AskTraders Takeaway: The market’s positive reaction suggests that this deal is viewed as a major win for Eco Atlantic. The farm-down agreement not only strengthens Eco’s financial position but also validates the potential of its Namibian assets, attracting a major player like BP. The reduced financial risk and potential for significant upside could attract further investor interest.
Gil Holzman, President and Chief Executive Officer of Eco Atlantic, commented: “This successful farm down of our Namibian Walvis Basin Licenses marks an incredible moment for Namibia, for Eco Atlantic and its shareholders… This transaction is a clear demonstration of our strategy partnering with Supermajors and IOC’s, to derisk our portfolio while retaining material exposure to significant upside potential with very limited financial requirements from Eco.”

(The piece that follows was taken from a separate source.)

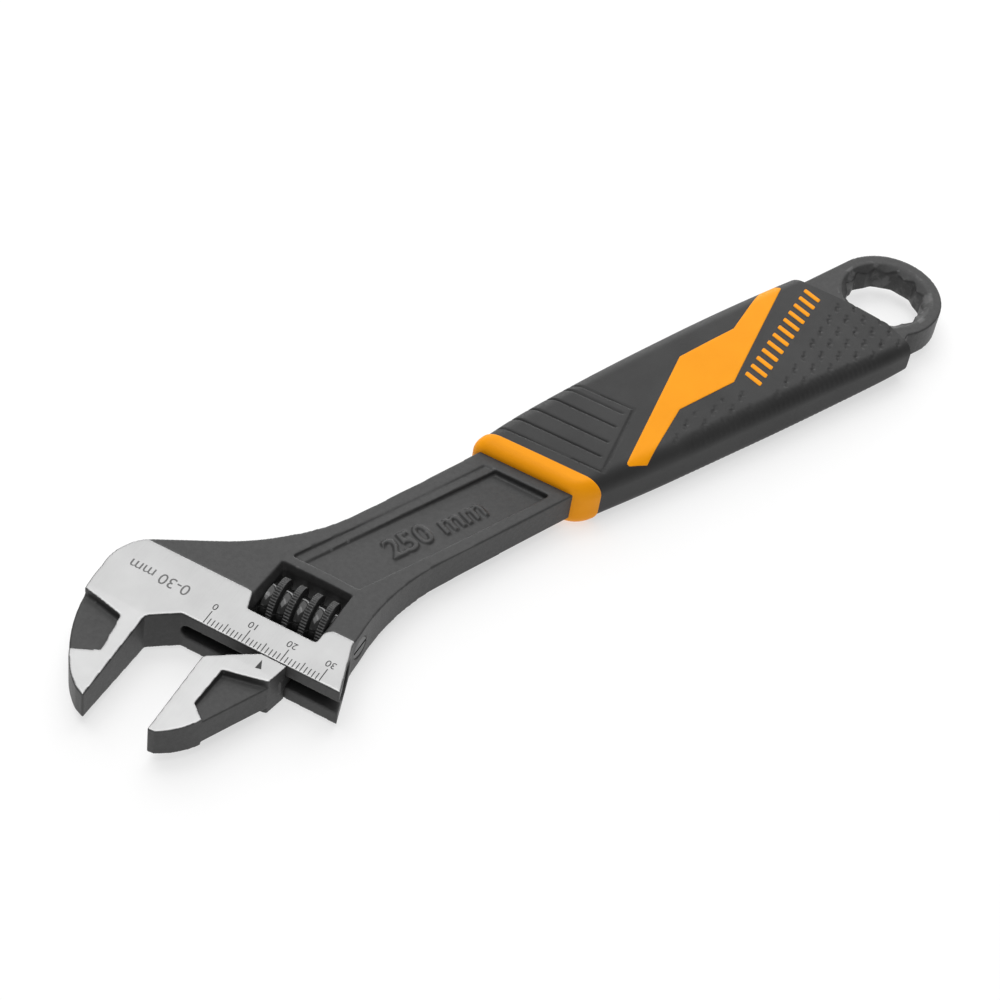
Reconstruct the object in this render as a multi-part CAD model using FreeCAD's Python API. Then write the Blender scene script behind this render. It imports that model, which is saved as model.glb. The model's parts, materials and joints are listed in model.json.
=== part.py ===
import FreeCAD, Part
import math
import os

from FreeCAD import Matrix, Placement, Vector

# Adjustable wrench, 250 mm class, lying flat.
# Frame: origin at the centre of the ring-end hole, on the plane the wrench lies on.
# +X runs along the handle from the ring to the jaws, +Y is the moving jaw's side, +Z is up.

# ---- driving dimensions, mm ----
GRIP_T = 14.2            # thickness of the grip, the thickest part of the wrench
Z_MID = GRIP_T / 2       # every piece is symmetric about this height
HEAD_ANGLE = 24.5        # between the jaw faces and the handle, degrees
SCALE_ZERO = (211.0, -2.0)   # zero of the millimetre scale, on the head's lower edge
HEAD_T = 11.8            # thickness of the head
TIP_T = 8.2              # thickness at the jaw tips
RING_R = 14.9            # outside radius of the ring end
RING_T = 8.2
RING_AF = 18.5           # across flats of the twelve-point hole
TANG_T = 8.4             # thickness of the shank where it enters the grip
SHANK_W = 22.6

JAW_FACE = -11.8         # fixed jaw face, on the head's own s axis
JAW_GAP = 16.6           # opening at rest, the scale reads the same
TIP_J = -30.0            # how far the jaws reach, on the head's own j axis
THROAT_J = -4.4

RAIL_J = 7.6             # centre of the jaw's round rail above the head's lower edge
RAIL_R = 4.6
RAIL_PLAY = 0.07
RAIL_ENDS = (2.2, 31.5)
BORE_BLIND_END = -15.2
NECK_ENDS = (13.3, 22.0)
NECK_T = 3.8
SLOT_T = 4.0
SLOT_END = -5.4

WORM_J = 17.6
WORM_ENDS = (6.9, 23.8)
WORM_R = 7.0
WORM_CORE_R = 5.0
WORM_PITCH = 4.25
WORM_PHASE = 9.52        # where the first crest faces straight up
CREST_W = 1.5            # width of the thread's crest
CREST_FLANK = 0.2        # how much each flank widens per mm of depth
RACK_PLAY = 0.2
WINDOW_S = (6.2, 24.0)
WINDOW_J = (9.3, 25.3)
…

The transaction is expected to close following customary approvals from the Government of Namibia and acceptance by the TSXV. Eco intends to use the proceeds to support ongoing exploration and appraisal activities across its Atlantic Margin portfolio and for general working capital purposes.
Analyst Summary: Bull and Bear Cases
Bull Case:
- Partnership with supermajor BP significantly de-risks exploration activities and validates the potential of Eco’s Namibian assets.
- The deal provides a US$2.7 million cash injection and a full carry on exploration costs, strengthening the company’s financial position.
- Eco retains a material 25% interest in the licenses, offering significant upside from potential discoveries with limited financial exposure.
- The agreement provides financial flexibility to pursue other opportunities within its Atlantic margin portfolio.
Bear Case:
- The transaction’s completion is contingent on receiving customary regulatory and governmental approvals, which could face delays.
- Exploration success is not guaranteed, and the ultimate value of the assets depends on future discoveries in a high-risk sector.
- The put option for a full carry on a potential exploration well is only exercisable if BP elects to enter the Second Renewal Period in 2028.